Back in high school, I was a head-writer and co-anchor for our weekly high school newscast (“..Today’s top story: mid-terms…), which was broadcast over our local cable system. I reconnected with this work suddenly in 2003, when I appeared on the PIX-11 Morning News doing their “Friday Forecaster” segment. The New York City Marathon was that weekend, and I was running it dressed as Superman. They had me dress in costume and give race-day tips for viewers running in the race. Doing the segment LIVE, I was struck by how natural I felt in front of the camera – not acting, but being helpful and entertaining to an audience as myself.

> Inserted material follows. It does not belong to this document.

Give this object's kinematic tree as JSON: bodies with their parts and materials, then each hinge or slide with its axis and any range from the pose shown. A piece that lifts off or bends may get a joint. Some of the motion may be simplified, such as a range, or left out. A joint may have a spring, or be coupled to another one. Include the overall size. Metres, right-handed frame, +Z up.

I immediately began pursuing work as on-camera talent. I took courses from MediaBistro in TV news writing and reporting and also used my PR contacts to pitch myself as an on-camera guest whenever I was a legitimate expert on a subject, like when I appeared on Montreal’s English-language morning news program in 2004. I made multiple versions of a demo-reel, tracked on-camera job opportunities via local stations’ websites and TVjobs.com and sent them to news directors across the U.S.
Then on my 36th birthday, I was watching a local late newscast. The reporter was covering a fire, and I was critiquing him, imagining how I’d do it differently. And it hit me – just because I’m gifted with the skills to be on-camera talent, doesn’t mean I had to do it. Let’s be honest – I was talented, but out of the game long enough that I was going to have to work even harder to make this happen. Taking classes and sending out demos wasn’t enough; I needed the dedication to self-produce news stories and literally bang on news directors’ doors with the tapes….and I just didn’t want it that bad. I decided it was enough to know that I could do it, and I let the dream go that night.
I thought I would feel failure or disappointment from this decision, but I was surprised to feel….relief. I had been defining success for myself in such a narrow way, and once I decided to let go and move on, some wonderful changes rushed into my life – including a new PR job that reignited my excitement for the field.
The coda? Nine months later, I received a call from the news director of KBMT-TV, the ABC affiliate in Beaumont, Texas. He wanted to fly me out and test me for a weekend reporter/weeknight producer position. I declined the offer. A year earlier, I was committed to move to a small market, make a minuscule salary, and spend five years working my way back to a mid-sized market like St. Louis or Denver. But that window had closed. Still, it remains an interest of mine, and I have continued to appear on-camera when opportunities present themselves.